Is there a maximum temperature it will reach, dissipating 150W from pipes, etc.?
Or do you rely on periodic draw of water? And temperature/pressure relief valve as last ditch protection?

On a related topic, my "new" place has a water heater without temperature/pressure relief valve.
Instead, a gas cutoff:


Looks like whoever put that in transplanted the old relief valve (with dip rod removed) elsewhere on the cold water pipe.
 
Is there a maximum temperature it will reach, dissipating 150W from pipes, etc.?
Yes around 55C / 131F over couple of days. At 44V it adds 3.6kWh each day. Covers the losses and some use. I have since added boost DC-DC converter to run it at 300 - 500W due to excess solar. Have not ran grid powered element for a month. Daily use averages 5kWh/day.
 
I'm in the same boat, tankless gas and some excess pv i need to use up.
Dougbert, do you find the gas tankless shuts down if the feed h20 temp is above 95F?
My tankless claims to shutdown with too high of inlet temp.
 
I'm in the same boat, tankless gas and some excess pv i need to use up.
Dougbert, do you find the gas tankless shuts down if the feed h20 temp is above 95F?
My tankless claims to shutdown with too high of inlet temp.

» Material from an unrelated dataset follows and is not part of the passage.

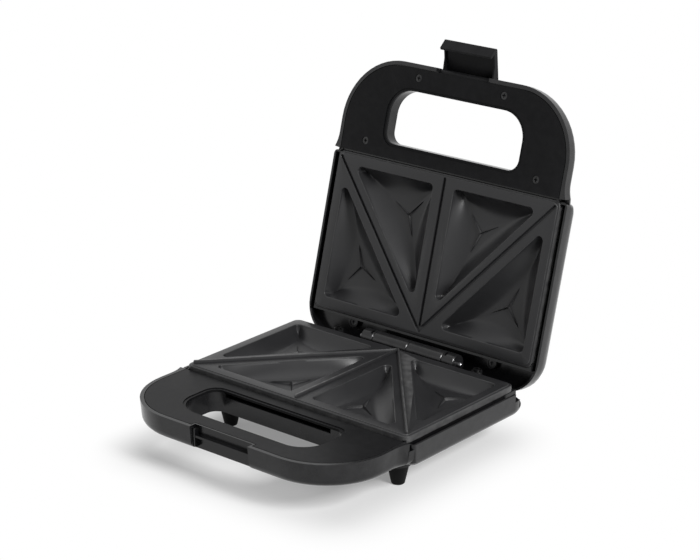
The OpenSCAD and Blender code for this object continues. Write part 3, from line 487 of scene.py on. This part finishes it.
NODE_FINISH: dict[str, Finish] = {
    "lower_element": SHEATH, "upper_element": SHEATH,
    "lower_reflector": SHEET, "upper_reflector": SHEET,
    "thermostat": ALLOY, "thermal_fuse": SLEEVE, "terminal_block": CERAMIC, "lamp_carrier": CERAMIC,
    "cord_clamp": FOOT_BLACK, "neon_lamps": LAMP_GLASS,
    "base_cover_screws": ZINC, "base_plate_screws": BLACK_SCREW,
    "lid_cover_screws": BLACK_SCREW, "lid_plate_screws": BLACK_SCREW,
    "hinge_pin": PIN_STEEL, "latch_pin": PIN_STEEL,
}


def add_object(name: str, data: bpy.types.ID) -> bpy.types.Object:
    """Makes an object of a mesh, a camera or a lamp, and puts it into the scene at the origin.

    Args:
        name: the object's name.
        data: what it shows.

    Returns:
        The new object.
    """
    made = bpy.data.objects.new(name, data)
    bpy.context.scene.collection.objects.link(made)
    return made


def point_at(made: bpy.types.Object, place: tuple[float, float, float], direction: Vector) -> None:
    """Puts a camera or a lamp in its place, facing a direction.

    Args:
        made: the camera or the lamp.
        place: where it stands.
        direction: where it faces.
    """
    made.location = place
    made.rotation_mode = "QUATERNION"
    made.rotation_quaternion = direction.to_track_quat("-Z", "Y")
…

my tankless works with pre-heated water. I made sure of that when I bought. It just uses the nat gas to heat up the delta from inlet temp to its temperature target. if the temp is already there, it simply stays off and lets the hot water through without assisting in heating it

theory of mine


implementation of mine

 
Good old fashioned solar hot water system for hot water. I see used panels up for sale on Craigslist all the time. Pick up a used Amtrol boiler mate which is normally used to supply residential hot water. Then all you need is DC pump and a small solar panel to run the pump. You also need an expansion tank. Charge the loop with propylene glycol (used to winterize trailers). You can get fancy with a differential controller but if the pump runs when the solar panel is putting out power it works (a controller will improve on things. They hold 41 gallons of hot water. A typical panel will raise the water temp 80 F over ambient.

For a stove an induction burnet is quite efficient.